▶ [DATA SECTION]
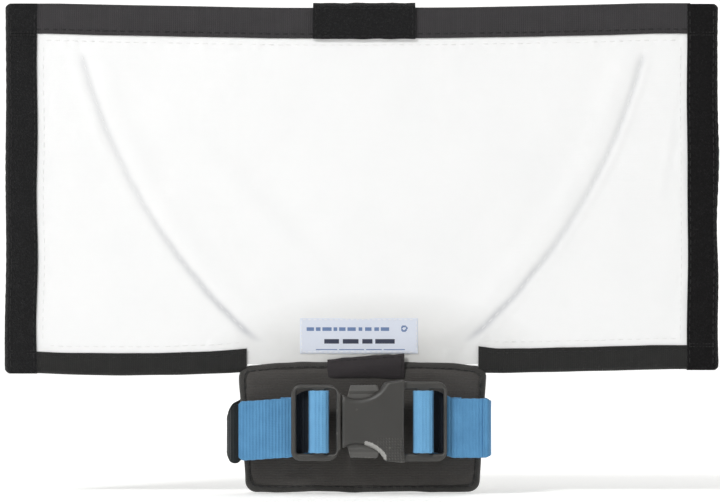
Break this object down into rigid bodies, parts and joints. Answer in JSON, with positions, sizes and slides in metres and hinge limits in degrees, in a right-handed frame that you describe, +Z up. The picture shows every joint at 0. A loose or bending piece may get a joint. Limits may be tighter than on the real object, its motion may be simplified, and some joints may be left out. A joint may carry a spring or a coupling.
{
  "type": "flash reflector",
  "caption": "Bendable white fabric bounce reflector on a narrow neck, with black bindings and a padded cuff that a blue webbing loop and side-release buckle hold to a flash head.",
  "frame": {"origin": "centre of the cuff's grip face, which lies against the flash head", "axes": "+X to the right along the panel's width, +Y to the reflector's back, +Z up the panel; the white face looks along -Y"},
  "size_m": [0.254, 0.0227, 0.1745],
  "materials": {
    "white_fabric": "matte",
    "liner": "matte",
    "foam": "matte",
    "black_fabric": "matte",
    "black_tape": "matte",
    "hook_and_loop": "matte",
    "wire": "satin",
    "grip": "matte",
    "black_webbing": "matte",
    "blue_webbing": "matte",
    "buckle": "satin",
    "label": "matte"
  },
  "bodies": {
    "cuff": {"grip_pad": "grip", "cuff_foam": "foam", "cuff_back": "black_fabric", "cuff_tape_ring": "black_tape", "cuff_flap": "black_tape", "web_back": "black_webbing", "turn_left": "black_webbing", "turn_right": "blue_webbing", "neck_web": "white_fabric"},
    "loop_front": {"web_left": "blue_webbing", "loop_left": "blue_webbing", "buckle_plug": "buckle"},
    "prong_upper": {"prong_top": "buckle"},
    "prong_lower": {"prong_bottom": "buckle"},
    "loop_release": {"buckle_socket": "buckle", "web_right": "blue_webbing", "loop_right": "blue_webbing"},
    "panel": {"centre_front": "white_fabric", "centre_liner": "liner", "centre_back": "black_fabric", "centre_top_tape": "black_tape", "top_patch": "hook_and_loop", "label": "label", "left_wire_root": "wire", "right_wire_root": "wire", "left_fold_strip": "white_fabric", "right_fold_strip": "white_fabric"},
    "left_inner": {"left_inner_front": "white_fabric", "left_inner_liner": "liner", "left_inner_back": "black_fabric", "left_inner_top_tape": "black_tape", "left_inner_bottom_tape": "black_tape", "left_inner_wire": "wire", "left_outer_fold_strip": "white_fabric"},
    "left_outer": {"left_outer_front": "white_fabric", "left_outer_liner": "liner", "left_outer_back": "black_fabric", "left_outer_top_tape": "black_tape", "left_outer_bottom_tape": "black_tape", "left_outer_wire": "wire", "left_side_strip": "hook_and_loop"},
    "right_inner": {"right_inner_front": "white_fabric", "right_inner_liner": "liner", "right_inner_back": "black_fabric", "right_inner_top_tape": "black_tape", "right_inner_bottom_tape": "black_tape", "right_inner_wire": "wire", "right_outer_fold_strip": "white_fabric"},
    "right_outer": {"right_outer_front": "white_fabric", "right_outer_liner": "liner", "right_outer_back": "black_fabric", "right_outer_top_tape": "black_tape", "right_outer_bottom_tape": "black_tape", "right_outer_wire": "wire", "right_side_strip": "hook_and_loop"}
  },
  "joints": [
    {"name": "neck_bend", "type": "hinge", "parent": "cuff", "child": "panel", "pos_m": [0, 0.0025, 0.0255], "axis": [1, 0, 0], "range_deg": [-60, 90], "deforming": ["neck_web", "cuff_flap"]},
    {"name": "right_fold", "type": "hinge", "parent": "panel", "child": "right_inner", "pos_m": [0.0455, 0.0025, 0.085], "axis": [0, 0, 1], "range_deg": [-88, 45], "deforming": ["right_fold_strip"]},
    {"name": "right_outer_fold", "type": "hinge", "parent": "right_inner", "child": "right_outer", "pos_m": [0.0815, 0.0025, 0.085], "axis": [0, 0, 1], "range_deg": [-88, 45], "deforming": ["right_outer_fold_strip"]},
    {"name": "left_fold", "type": "hinge", "parent": "panel", "child": "left_inner", "pos_m": [-0.0455, 0.0025, 0.085], "axis": [0, 0, -1], "range_deg": [-88, 45], "deforming": ["left_fold_strip"]},
    {"name": "left_outer_fold", "type": "hinge", "parent": "left_inner", "child": "left_outer", "pos_m": [-0.0815, 0.0025, 0.085], "axis": [0, 0, -1], "range_deg": [-88, 45], "deforming": ["left_outer_fold_strip"]},
    {"name": "loop_adjust", "type": "slide", "parent": "cuff", "child": "loop_front", "axis": [0, -1, 0], "range_m": [0, 0.04], "deforming": ["turn_left", "turn_right"]},
    {"name": "buckle_release", "type": "slide", "parent": "loop_front", "child": "loop_release", "axis": [1, 0, 0], "range_m": [0, 0.0135], "deforming": ["turn_right"]},
    {"name": "prong_upper_flex", "type": "hinge", "parent": "loop_front", "child": "prong_upper", "pos_m": [-0.0076, -0.0125, 0.01], "axis": [0, 1, 0], "range_deg": [0, 20]},
    {"name": "prong_lower_flex", "type": "hinge", "parent": "loop_front", "child": "prong_lower", "pos_m": [-0.0076, -0.0125, -0.0048], "axis": [0, -1, 0], "range_deg": [0, 20]}
  ],
  "couplings": [
    {"joint": "right_outer_fold", "follows": "right_fold", "ratio": 1},
    {"joint": "left_outer_fold", "follows": "left_fold", "ratio": 1},
    {"joint": "prong_upper_flex", "follows": "buckle_release", "rad_per_m": 24.435},
    {"joint": "prong_lower_flex", "follows": "buckle_release", "rad_per_m": 24.435}
  ]
}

▶ [JOB] Filter out every line that lacks the word "bodies", and copy the rest.

▶ [ANSWER IN FULL]
Break this object down into rigid bodies, parts and joints. Answer in JSON, with positions, sizes and slides in metres and hinge limits in degrees, in a right-handed frame that you describe, +Z up. The picture shows every joint at 0. A loose or bending piece may get a joint. Limits may be tighter than on the real object, its motion may be simplified, and some joints may be left out. A joint may carry a spring or a coupling.
  "bodies": {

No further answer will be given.